Jupiter, a composite of 4 images taken by the Cassini spacecraft Jupiter and its four moons from Voyager 1(not to scale but in position) Gallileo captures Jupiter's Great Red Spot
Click an image above to view full size image. Hover over for description.

Jupiter’s moons

Jupiter is known to have 67 different moons, although this figure often changes as new moons are discovered over time. The majority of the moons are small – less than 7 miles in diameter, but there are eight moons that are considered large with the four “Galilean” moons being the most famous after being first discovered by the Italian astronomer Galileo Galilei in 1610.

Moving from the closest moon to Jupiter to the furthest away, the four Galilean moons are called Io, Europa, Ganymede, and Calisto. To put the size of these objects into scale, the largest of the moons Ganymede, is similar in size to the planet Mercury.

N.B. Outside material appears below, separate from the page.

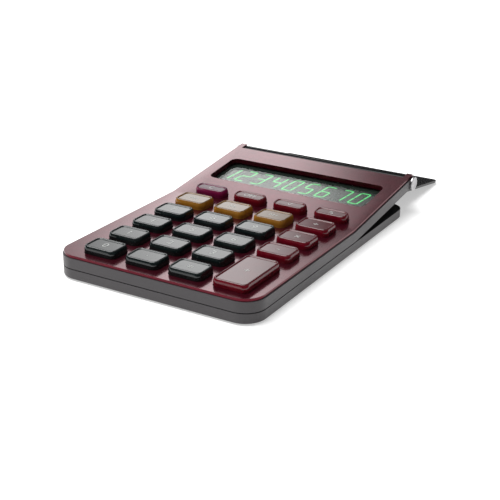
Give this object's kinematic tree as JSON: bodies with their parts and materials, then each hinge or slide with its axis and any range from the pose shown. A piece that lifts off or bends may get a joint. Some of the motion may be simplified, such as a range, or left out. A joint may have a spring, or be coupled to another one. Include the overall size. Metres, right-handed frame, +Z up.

There are a number of objects that are technically Jupiter’s moons that lie in orbit at outer regions and these 30 or so moons orbit in the opposite direction. It is believed that these moons were originally asteroids, but due to the size of Jupiter and the strength of its magnetic field, any large object near to Jupiter is either sucked towards it and destroyed or pulled into orbit. The outer moons were object large enough not to be destroyed so they were pulled into orbit.

Jupiter Facts

The first recorded details of the planet Jupiter were by the ancient Babylonians in around the 8th century BC, the Greeks later termed the planet after their god of thunder Zeus and latterly the Romans named the planet Jupiter after the Roman God Jupiter (Sometimes called Jove) who was referred to as the king of the gods.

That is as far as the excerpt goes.